Saisissant cette opportunité, le maire demande à cor et à cri des mesures draconiennes et un châtiment exemplaire contre son opposant politique.
Par contre, quand Valérie Plante est poursuivie pour 175 M$ par des promoteurs qui s’estiment lésés par son projet du Grand parc de l’Ouest, Philipe Tomlinson ne crie pas «Au meurtre!». Il n’a apparemment aucun problème à ce que la mairesse de Montréal vote à quatre reprises dans ce dossier où elle est accusée d’avoir agi «de façon illicite, arbitraire et de manière préjudiciable». Deux poids, deux mesures?
Entendons-nous. Il va de soi qu’en situations réelles de conflit d’intérêts un élu doit se retirer et s’abstenir de voter sur la question litigieuse. Mais, est-ce à dire que pour le neutraliser, il suffit de lui coller n’importe quelle poursuite farfelue sur le dos? À ce compte-là, c’est la démocratie qui s’écroule et l’intimidation qui fait loi! Ce n’est quand même pas pour rien que l’article 12 du Code d’éthique des membres du conseil stipule qu’un conseiller placé «contre sa volonté dans une situation de conflit d’intérêts n’enfreint pas le présent code». C’est bien ce qui semble être arrivé à Jean-Marc Corbeil qui vient d’obtenir de la Cour supérieure que la suspension de 45 jours que lui a imposée la CMQ soit reportée jusqu’à ce qu’un juge détermine si la CMQ a excédé sa compétence ou si la procédure contre Corbeil a été entachée de quelque irrégularité grave.
Par ailleurs, au procès que Corbeil devant la CMQ, le directeur de cabinet de Philipe Tomlinson, Joël Simard-Ménard nous a appris avoir lui-même recommandé au commerçant de poursuivre le conseiller de l’opposition. Si le directeur de cabinet de Tomlinson n’avait pas encouragé le commerçant à se retourner contre Corbeil, ce dernier n’aurait vraisemblablement jamais été entraîné dans une telle histoire.
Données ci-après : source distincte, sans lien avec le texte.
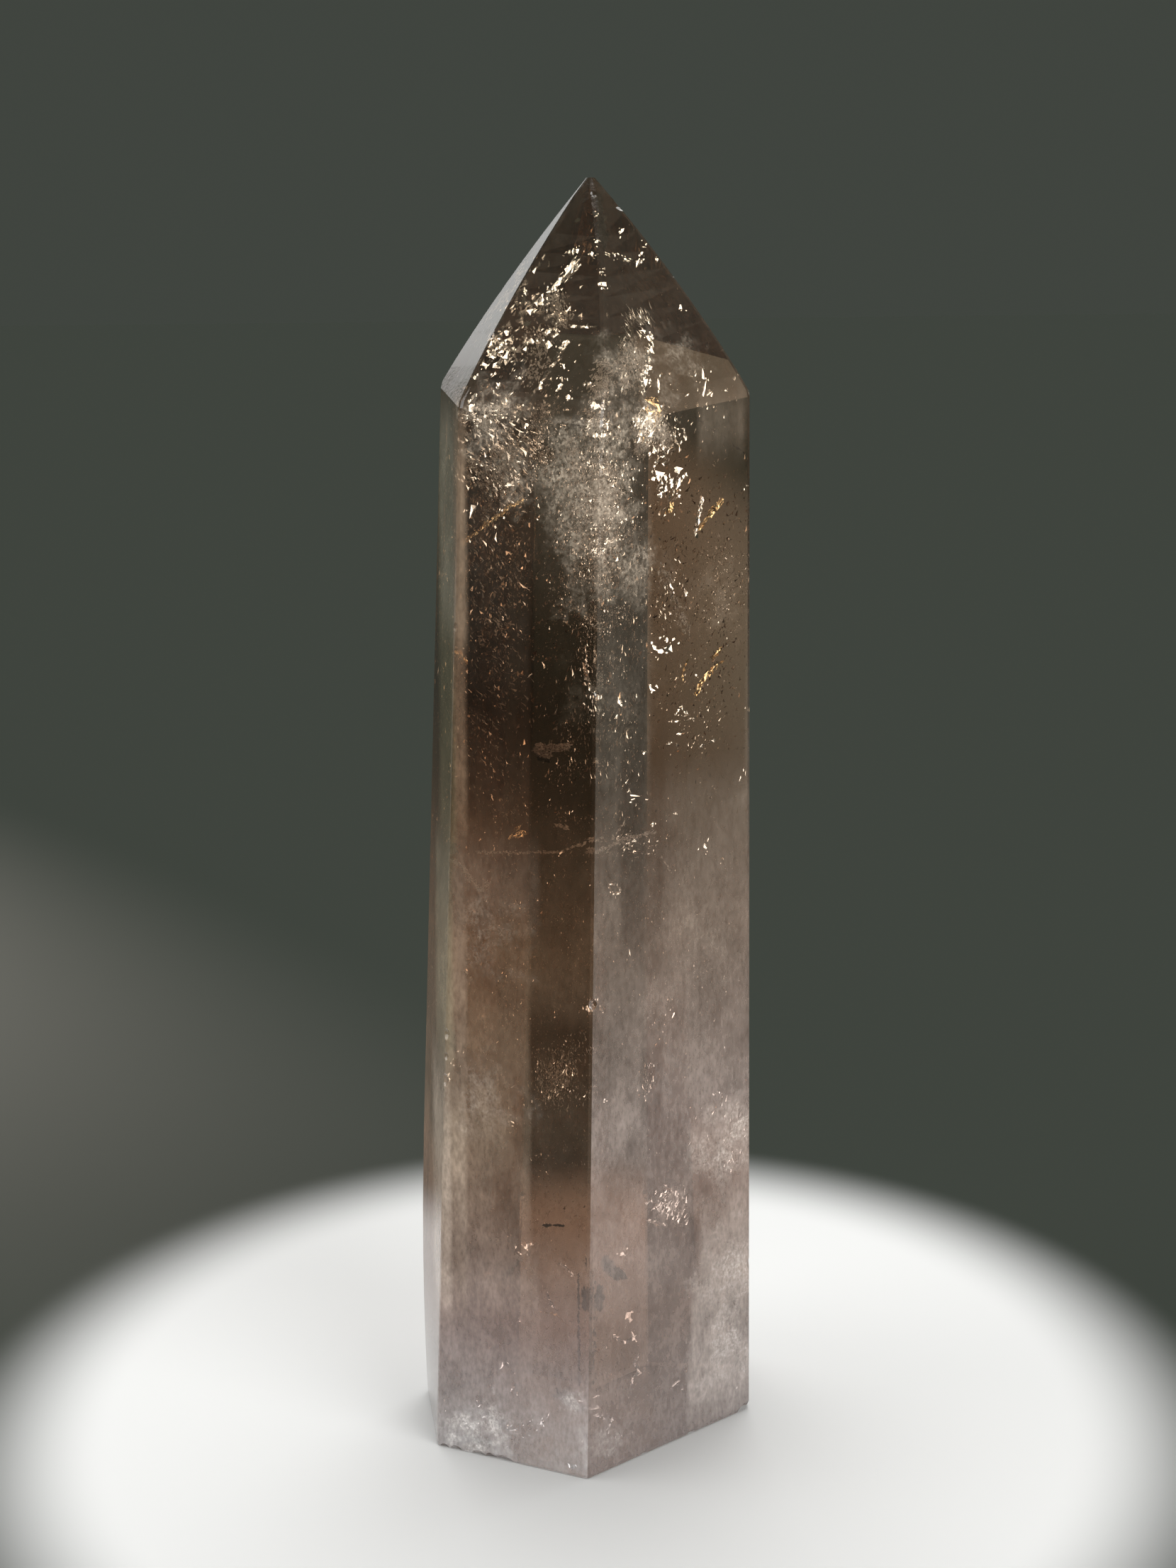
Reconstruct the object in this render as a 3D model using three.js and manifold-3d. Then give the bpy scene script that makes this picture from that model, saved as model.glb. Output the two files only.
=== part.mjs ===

Dire que juste avant cette saga très coûteuse en deniers publics, notre maire s’était fait taper sur les doigts par le contrôleur général de la Ville de Montréal pour avoir violé se règles. Tomlinson avait indûment délégué à la directrice de l’administration le soin de confier des dizaines de milliers de dollars de fonds d'urgence à des OBNL sur les CA desquels siégeaient des membres de l’exécutif de son parti. Remarquez que le 8 juillet 2020 cela n’a pas empêché Philipe Tomlinson de répéter devant caméra que s’il le fallait, il serait prêt à commettre à nouveau cette illégalité. Bref, lynx envers ses adversaires, notre maire est taupe envers lui-même et les siens!